Burst of brain activity during dying could explain life passing before your

Many people who have come close to death or have been resuscitated report a similar experience: Their lives flash before their eyes, memorable moments replay, and they may undergo an out-of-body experience, sensing they’re looking at themselves from elsewhere in the room. Now, a small study mapping the brain activity of four people while they were dying shows a burst of activity in their brains after their hearts stop.

The authors say the finding, published today in the Proceedings of the National Academy of Sciences, may explain how a person’s brain could replay conscious memories even after the heart has stopped. It “suggests we are identifying a marker of lucid consciousness,” says Sam Parnia, a pulmonologist at New York University Langone Medical Center who was not involved in the study.

Although death has historically been medically defined as the moment when the heart irreversibly stops beating, recent studies have suggested brain activity in many animals and humans can continue for seconds to hours.
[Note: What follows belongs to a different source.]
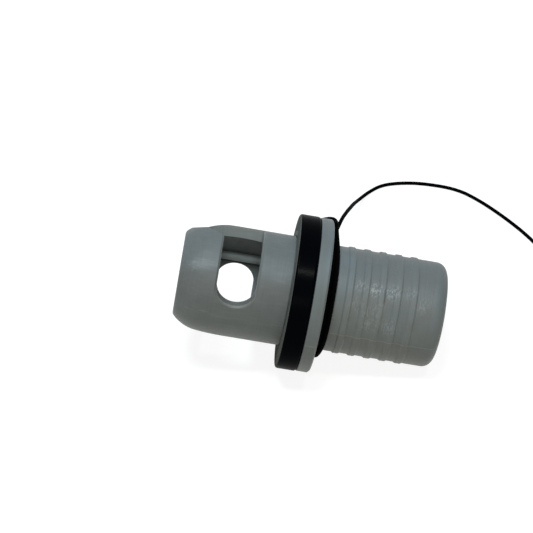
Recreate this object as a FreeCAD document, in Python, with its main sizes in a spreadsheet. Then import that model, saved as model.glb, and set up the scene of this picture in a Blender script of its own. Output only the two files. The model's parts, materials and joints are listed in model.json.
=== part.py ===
import FreeCAD, Part
import math
import os
import Sketcher

# Inflatable boat valve adapter: a moulded nose, flange and hose spigot in one piece, a rubber
# gasket ring on the nose, and a thin retaining cord tied round the neck.
#
# The moulding and the gasket are drawn about their own X axis, which runs from the nose's tip to
# the spigot's end, with the -Y side as the facing side. The part then lies down as it rests on a
# table: on the flange's rear rim and the spigot's end, nose up. +X runs towards the spigot, +Z is
# up, and the origin is on the table under the middle of the part, cord apart.

Vector = FreeCAD.Vector
AXIS_X = Vector(1, 0, 0)
AXIS_Y = Vector(0, 1, 0)
AXIS_Z = Vector(0, 0, 1)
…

In 2013, for instance, University of Michigan neurologist Jimo Borjigin and team found that rats’ brains showed signs of consciousness up to 30 seconds after their hearts had stopped beating. “We have this binary concept of life and death that is ancient and outdated,” Parnia says.

Still, despite the numerous reports over hundreds of years from people who have been resuscitated following clinical death or nearly died, “I was shocked to realize we know almost nothing” about brain activity during the dying process, Borjigin says. For the current study, she and her team looked at the medical records of four people who were in comas and on life support on whom physicians had placed electroencephalography caps. None of the patients had any chance of survival.

The caps continually monitored the electrical signals moving across the surface of each patient’s brain: before and after physicians removed their ventilators, during each patient’s last measurable heartbeat, and up until all brain activity had ceased. Seconds after their ventilators were removed, two of the patients’ brains suddenly lit up with a burst of neuronal activity in high-frequency patterns called gamma waves that continued as the heart stopped beating. Other studies have found the same pattern when a healthy person is actively recalling a memory, learning, or dreaming, and some neuroscientists have linked these oscillations with consciousness.

Ajmal Zemmar, a neurosurgeon at the University of Louisville, says gamma waves may signal that different brain regions are working together to combine disparate sensations into the conscious awareness of an object—putting together the sight and smell and sound of a car, for instance. How the brain does this, he says, “is one of the biggest mysteries in neuroscience,” but seeing the same gamma waves in dying people suggests a biological mechanism for the reports of the brain replaying memorable events in those final moments. His lab previously saw similar gamma waves in one person who died of a heart attack while that person’s brain was being monitored for seizures.

“This paper is really important for the field and the consciousness field more generally,” says biomedical scientist Charlotte Martial of the University of Liège, who studies near-death experiences. She is not surprised that only two of the four people in Borjigin’s study showed the gamma activity, given that not all people who have survived near-death report memory recall or out-of-body experiences. Borjigin notes that the two people whose brains showed gamma activity also had a history of seizures, which she says could have primed their brains to experience abnormal rhythms.

Her team also saw increased electrical activity in a brain region called the temporo-parieto-occipital junction, which is believed to be involved in consciousness and is activated during dreaming, seizures, and out-of-body hallucinations. She thinks the burst of brain activity is part of a survival mode that the brain is known to enter once it is deprived of oxygen. Studies of animals undergoing brain death have found that the organ begins to release numerous signaling molecules and creates unusual brainwave patterns to try to resuscitate itself, even as it shuts down external signs of consciousness. “It shuts the door to the outside world and takes care of internal business because the house is on fire,” she says.

Borjigin hopes to replicate her findings by collaborating with other medical centers to study brain activity in patients who are dying. Finding some answers to how the dying process occurs would be crucial, Zemmar says, because “death is sort of a mystery—we don’t really know what it is.”